I am a huge fan of NPR’s Planet Money podcast. I love it because they cover interesting topics about business, finance, and the worldwide economy. On a recent episode they covered the economic measurement of Gross National Happiness (GNH). While many people are familiar with Gross Domestic Product (GDP), fewer are acquainted with GNH.
The tiny country of Bhutan has been measuring and quantifying its population’s happiness. Bhutan believes that GDP is not the only, or even most important way to measure progress. According to an article in The Gaurdian, Bhutan has “doubled life expectancy, enrolled almost 100% of its children in primary school and overhauled its infrastructure” during the past 20 years. The country has been committed to this principle for several decades, but recently other countries have been paying closer attention.

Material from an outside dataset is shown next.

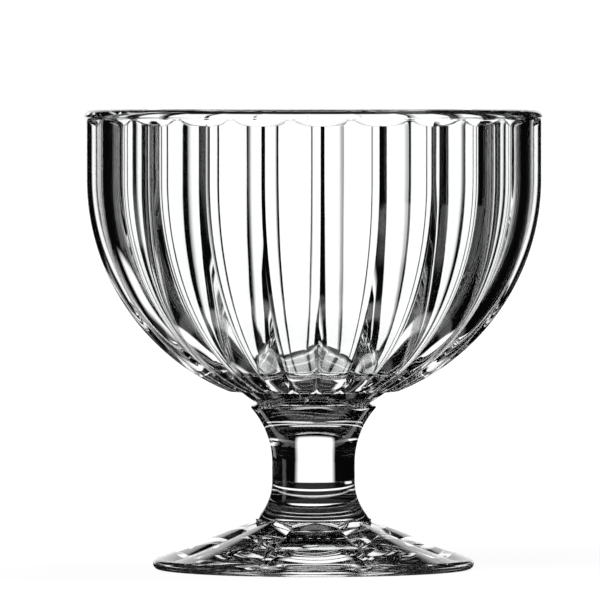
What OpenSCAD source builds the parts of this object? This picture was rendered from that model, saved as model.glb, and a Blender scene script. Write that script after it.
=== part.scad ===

Canada, France, and Great Britain are a few of the countries that have started to collect statistics on happiness; in the US, a federally funded panel has been created to look at the issue. Arguably, the main purpose of government is to provide societal structure that will allow its citizens to pursue (and hopefully achieve) happiness. It’s even in our Declaration of Independence. There are skeptics, detractors, and those who believe that “The happiness movement is at best utopian; at worst, it’s silly and oppressive.” One of the many criticisms is that happiness is a difficult thing to measure. While this may be true, many of the national metrics we look at can be difficult to measure and subjective. I personally think that this is an important statistic, but maybe it’s because I’m feeling happy today.
What are your thoughts? Should Gross National Happiness be measured and reported or is it an unimportant/unquantifiable metric? How would you rate your happiness?